The City relies upon In re Holmes (1921) 187 Cal. 640, for the proposition that a secondhand book dealer is required to have a city permit. Holmes is factually inapposite:

it was “stipulated that [Holmes] is engaged in the business of buying, selling, and exchanging second-hand books, not as a mere incident to some other occupation, but as his principal business.” (Id. at pp. 644-645, italics added.) If the undisputed facts of this case showed that Hopp bought and sold secondhand books as his principal business, the outcome of this appeal would be entirely different. Because the complaint alleges that Hopp does not sell books, Holmes does not assist the City’s case.

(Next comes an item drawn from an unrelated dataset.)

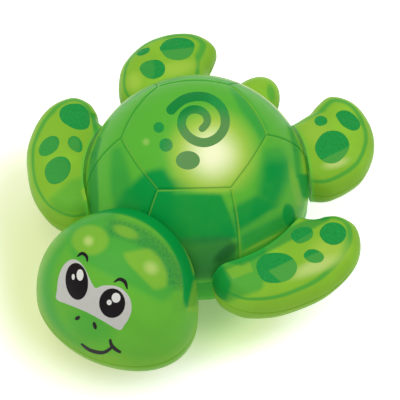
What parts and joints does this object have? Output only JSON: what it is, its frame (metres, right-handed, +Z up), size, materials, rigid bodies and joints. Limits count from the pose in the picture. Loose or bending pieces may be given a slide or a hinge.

The City argues that it is merely trying to curtail crime and prevent used book purchasers from becoming “fences.”1 The Supreme Court addressed this point in In re Holmes: “The business of buying and selling second-hand books cannot be differentiated from the business of buying and selling other forms of second-hand personal property which, being movable, valuable, and passing easily from hand to hand, are often made the subject of purloining and petit larceny and of disposal in second-hand places of business. Such places of business have, therefore, been made the proper subjects of police inspection and regulation.” (187 Cal. at p. 645.) The critical point is that secondhand book dealers may accept stolen goods then sell these goods as part of their business. Hopp alleges that he is not selling books, so the City’s concern that he is a “fence” is misplaced, unless it can prove that he is accepting stolen goods.

In any event, state law imposes criminal penalties on dealers or collectors who buy or receive secondhand books, manuscripts, maps, charts or other works of literature bearing any mark or indicia of ownership by a public library, college or university “without ascertaining by diligent inquiry that the person selling or delivering the same has a legal right to do so.” (Pen. Code, § 496b.) The City apparently seeks to go well beyond state law and impose onerous duties of inquiry upon individuals purchasing dogeared novels at garage sales, even if the books have no indicia of ownership by a library or educational institution.

The City claims that it is not seeking to impose the permit requirement on people who “want[] to buy one book, or even 1,000 books”—so long as they do so quietly and privately. Hopp came to the City’s attention because he “publicly” and “actively” promotes his book collecting activities. No valid distinction can be drawn between book collectors who go about their hobby in a quiet manner and those who do so with overt enthusiasm. If Hopp should start advertising the sale of his books, it would make him a secondhand book dealer, and the City could demand proof that the items have been properly identified and legitimately obtained.

* * *


Outcome: Based on the allegations in appellant’s complaint, which show that appellant is a hobbyist who collects books—but does not sell the books he collects—we conclude that appellant has stated a cause of action for declaratory relief. Persons who merely collect books for personal use, and not for resale, are not required to obtain a secondhand book dealer permit from the City of Los Angeles. LAMC section 103.310 does not apply to appellant, based on the facts alleged here. In light of our conclusion, we do not reach appellant’s argument that the ordinance is preempted by state law.

The judgment is reversed. Appellant Hopp is awarded his costs on appeal.